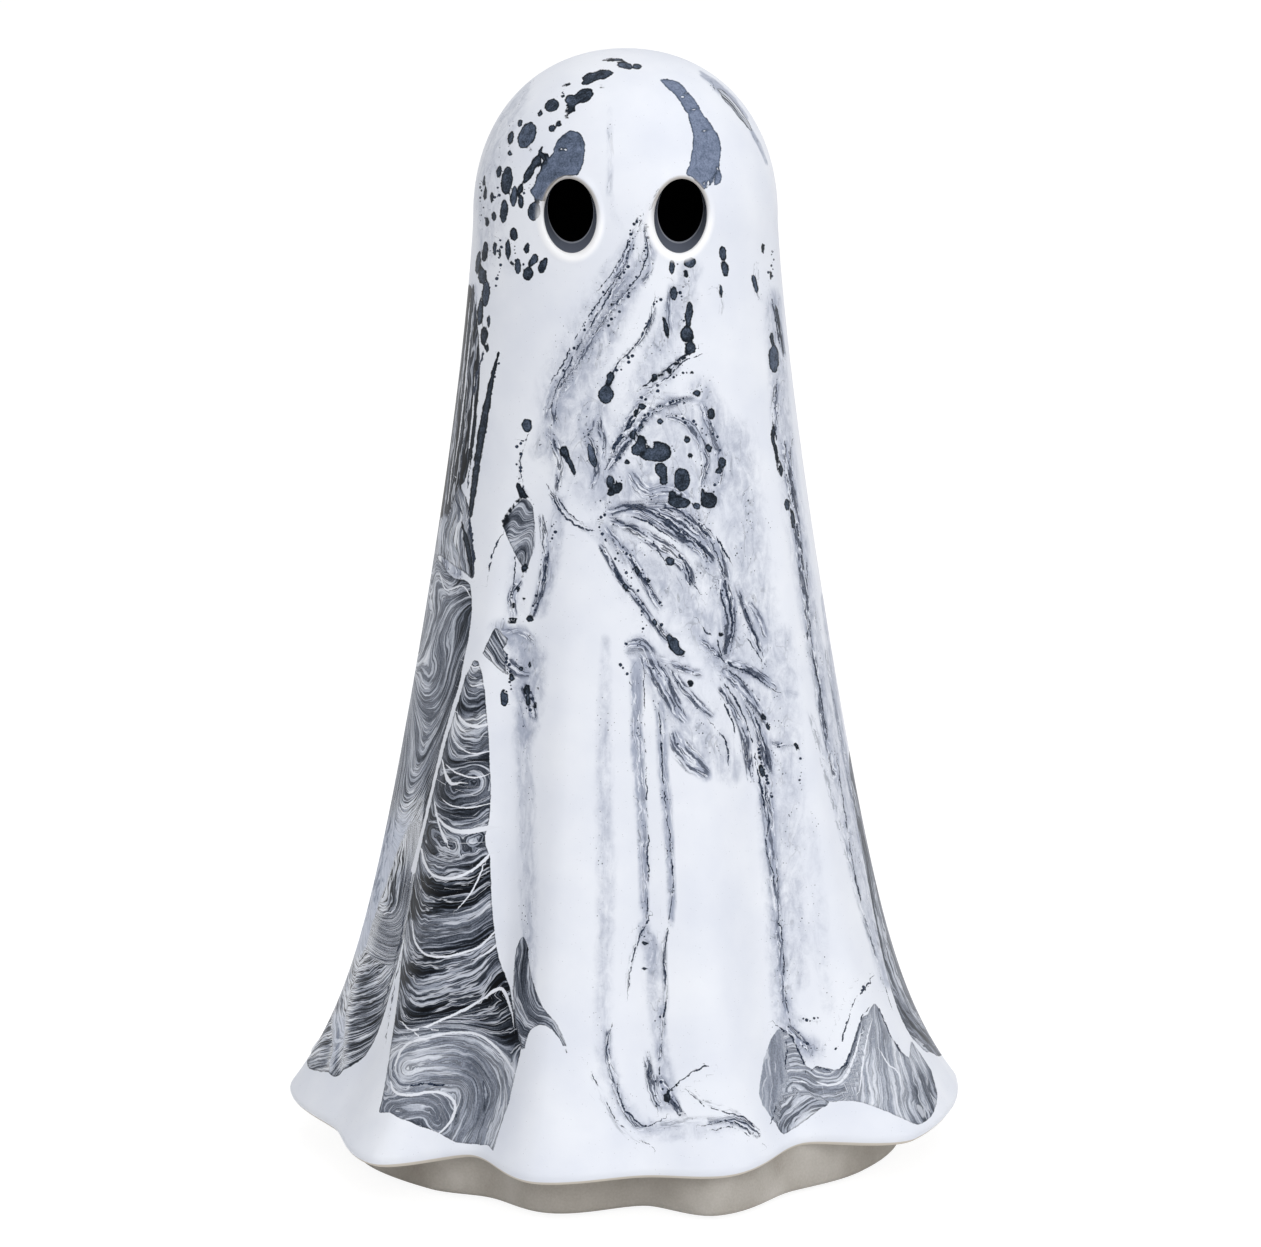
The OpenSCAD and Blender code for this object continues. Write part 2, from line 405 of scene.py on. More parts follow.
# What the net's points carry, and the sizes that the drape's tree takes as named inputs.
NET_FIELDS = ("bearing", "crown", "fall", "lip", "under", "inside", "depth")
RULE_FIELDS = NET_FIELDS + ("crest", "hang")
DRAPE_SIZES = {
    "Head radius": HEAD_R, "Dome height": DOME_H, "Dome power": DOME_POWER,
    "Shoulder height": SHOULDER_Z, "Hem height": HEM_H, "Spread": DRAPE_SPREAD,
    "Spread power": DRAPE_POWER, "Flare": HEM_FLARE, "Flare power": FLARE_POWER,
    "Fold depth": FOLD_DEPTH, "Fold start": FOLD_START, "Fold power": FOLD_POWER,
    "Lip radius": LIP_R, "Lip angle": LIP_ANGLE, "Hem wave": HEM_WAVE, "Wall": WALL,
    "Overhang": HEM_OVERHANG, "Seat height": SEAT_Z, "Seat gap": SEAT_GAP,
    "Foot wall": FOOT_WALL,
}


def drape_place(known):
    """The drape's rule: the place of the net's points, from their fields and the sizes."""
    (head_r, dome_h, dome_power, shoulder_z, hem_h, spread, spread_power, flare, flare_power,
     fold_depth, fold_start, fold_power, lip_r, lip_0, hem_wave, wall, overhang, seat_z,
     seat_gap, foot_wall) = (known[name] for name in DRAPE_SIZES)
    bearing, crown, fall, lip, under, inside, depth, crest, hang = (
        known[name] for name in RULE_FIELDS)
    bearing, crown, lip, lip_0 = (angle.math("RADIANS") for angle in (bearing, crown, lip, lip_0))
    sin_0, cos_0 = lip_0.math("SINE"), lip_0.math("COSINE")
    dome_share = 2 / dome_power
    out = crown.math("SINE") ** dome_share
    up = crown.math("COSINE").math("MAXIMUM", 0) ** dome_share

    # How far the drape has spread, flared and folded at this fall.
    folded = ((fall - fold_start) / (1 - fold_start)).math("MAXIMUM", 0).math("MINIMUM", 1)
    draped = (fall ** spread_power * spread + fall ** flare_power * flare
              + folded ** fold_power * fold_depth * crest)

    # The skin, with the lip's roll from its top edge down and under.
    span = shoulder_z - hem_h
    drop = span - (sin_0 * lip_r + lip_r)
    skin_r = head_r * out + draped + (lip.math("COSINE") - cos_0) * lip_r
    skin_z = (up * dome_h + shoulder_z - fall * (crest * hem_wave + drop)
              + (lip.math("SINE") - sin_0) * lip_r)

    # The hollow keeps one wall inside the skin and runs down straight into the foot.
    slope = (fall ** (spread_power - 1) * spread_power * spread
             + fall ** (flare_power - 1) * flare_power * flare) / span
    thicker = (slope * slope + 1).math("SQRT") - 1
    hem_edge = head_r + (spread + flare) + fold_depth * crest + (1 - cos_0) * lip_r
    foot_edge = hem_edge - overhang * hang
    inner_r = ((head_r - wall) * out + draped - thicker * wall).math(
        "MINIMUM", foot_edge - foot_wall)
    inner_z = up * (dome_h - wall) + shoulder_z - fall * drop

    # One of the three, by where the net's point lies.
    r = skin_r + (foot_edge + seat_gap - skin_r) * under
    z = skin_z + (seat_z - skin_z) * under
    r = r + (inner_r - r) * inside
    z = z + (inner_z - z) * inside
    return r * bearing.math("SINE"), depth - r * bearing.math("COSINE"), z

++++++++

**TASK STATEMENT**
Please restate the whole listing word for word.

**RESULT**
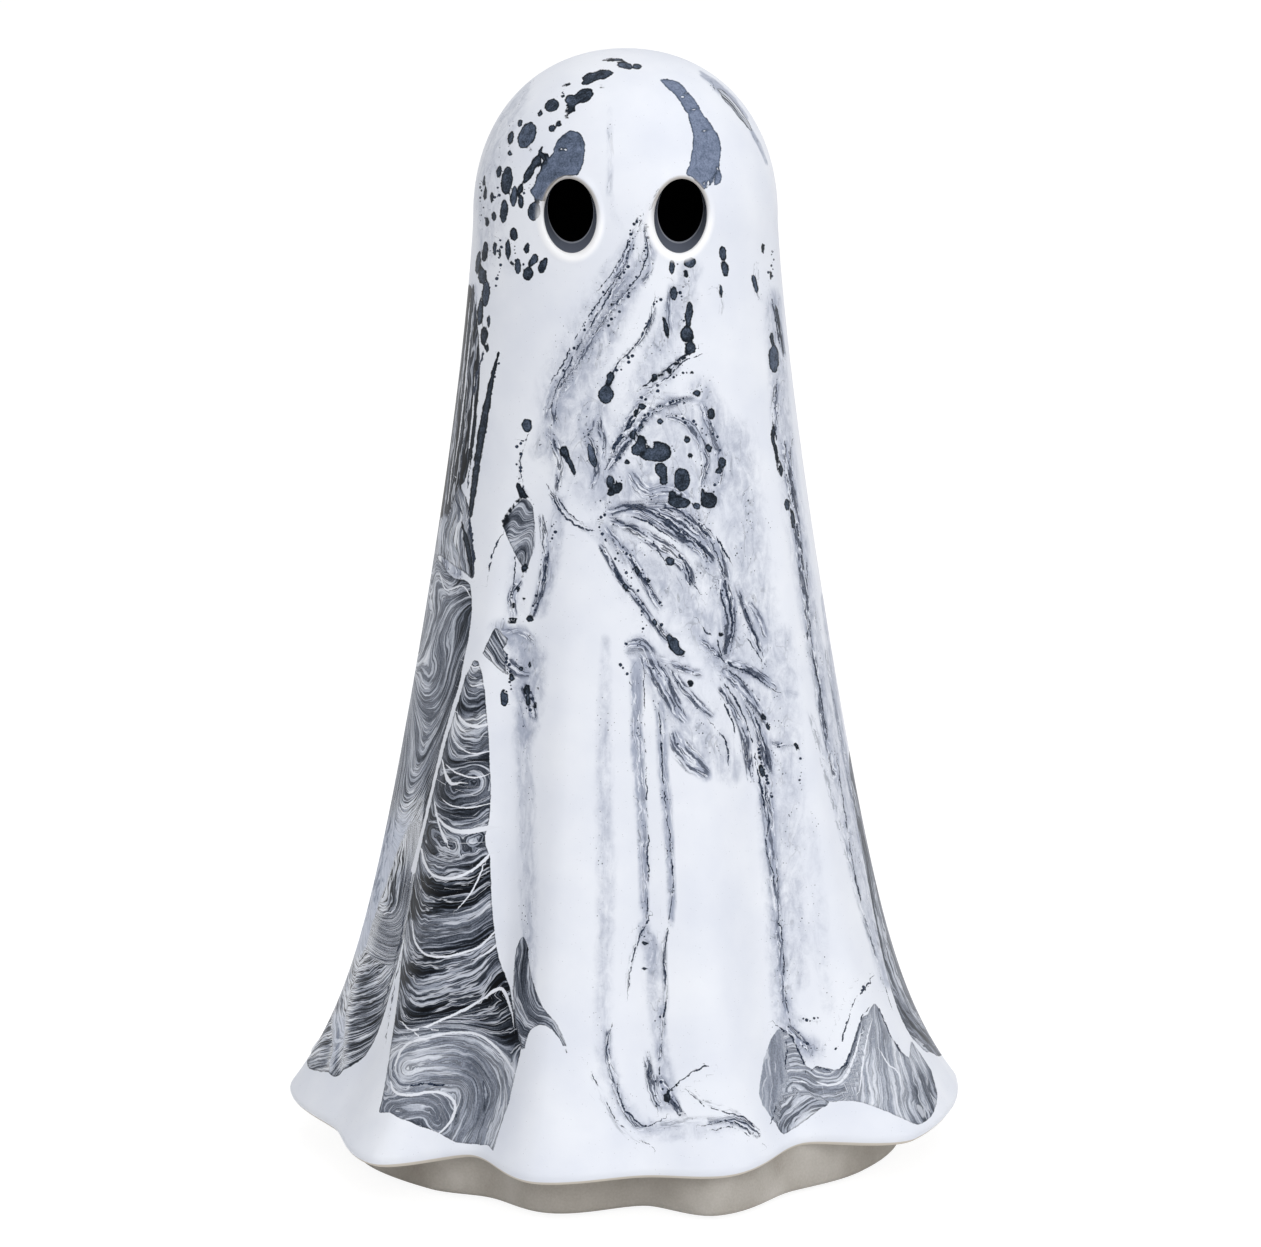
The OpenSCAD and Blender code for this object continues. Write part 2, from line 405 of scene.py on. More parts follow.
# What the net's points carry, and the sizes that the drape's tree takes as named inputs.
NET_FIELDS = ("bearing", "crown", "fall", "lip", "under", "inside", "depth")
RULE_FIELDS = NET_FIELDS + ("crest", "hang")
DRAPE_SIZES = {
    "Head radius": HEAD_R, "Dome height": DOME_H, "Dome power": DOME_POWER,
    "Shoulder height": SHOULDER_Z, "Hem height": HEM_H, "Spread": DRAPE_SPREAD,
    "Spread power": DRAPE_POWER, "Flare": HEM_FLARE, "Flare power": FLARE_POWER,
    "Fold depth": FOLD_DEPTH, "Fold start": FOLD_START, "Fold power": FOLD_POWER,
    "Lip radius": LIP_R, "Lip angle": LIP_ANGLE, "Hem wave": HEM_WAVE, "Wall": WALL,
    "Overhang": HEM_OVERHANG, "Seat height": SEAT_Z, "Seat gap": SEAT_GAP,
    "Foot wall": FOOT_WALL,
}


def drape_place(known):
    """The drape's rule: the place of the net's points, from their fields and the sizes."""
    (head_r, dome_h, dome_power, shoulder_z, hem_h, spread, spread_power, flare, flare_power,
     fold_depth, fold_start, fold_power, lip_r, lip_0, hem_wave, wall, overhang, seat_z,
     seat_gap, foot_wall) = (known[name] for name in DRAPE_SIZES)
    bearing, crown, fall, lip, under, inside, depth, crest, hang = (
        known[name] for name in RULE_FIELDS)
    bearing, crown, lip, lip_0 = (angle.math("RADIANS") for angle in (bearing, crown, lip, lip_0))
    sin_0, cos_0 = lip_0.math("SINE"), lip_0.math("COSINE")
    dome_share = 2 / dome_power
    out = crown.math("SINE") ** dome_share
    up = crown.math("COSINE").math("MAXIMUM", 0) ** dome_share

    # How far the drape has spread, flared and folded at this fall.
    folded = ((fall - fold_start) / (1 - fold_start)).math("MAXIMUM", 0).math("MINIMUM", 1)
    draped = (fall ** spread_power * spread + fall ** flare_power * flare
              + folded ** fold_power * fold_depth * crest)

    # The skin, with the lip's roll from its top edge down and under.
    span = shoulder_z - hem_h
    drop = span - (sin_0 * lip_r + lip_r)
    skin_r = head_r * out + draped + (lip.math("COSINE") - cos_0) * lip_r
    skin_z = (up * dome_h + shoulder_z - fall * (crest * hem_wave + drop)
              + (lip.math("SINE") - sin_0) * lip_r)

    # The hollow keeps one wall inside the skin and runs down straight into the foot.
    slope = (fall ** (spread_power - 1) * spread_power * spread
             + fall ** (flare_power - 1) * flare_power * flare) / span
    thicker = (slope * slope + 1).math("SQRT") - 1
    hem_edge = head_r + (spread + flare) + fold_depth * crest + (1 - cos_0) * lip_r
    foot_edge = hem_edge - overhang * hang
    inner_r = ((head_r - wall) * out + draped - thicker * wall).math(
        "MINIMUM", foot_edge - foot_wall)
    inner_z = up * (dome_h - wall) + shoulder_z - fall * drop

    # One of the three, by where the net's point lies.
    r = skin_r + (foot_edge + seat_gap - skin_r) * under
    z = skin_z + (seat_z - skin_z) * under
    r = r + (inner_r - r) * inside
    z = z + (inner_z - z) * inside
    return r * bearing.math("SINE"), depth - r * bearing.math("COSINE"), z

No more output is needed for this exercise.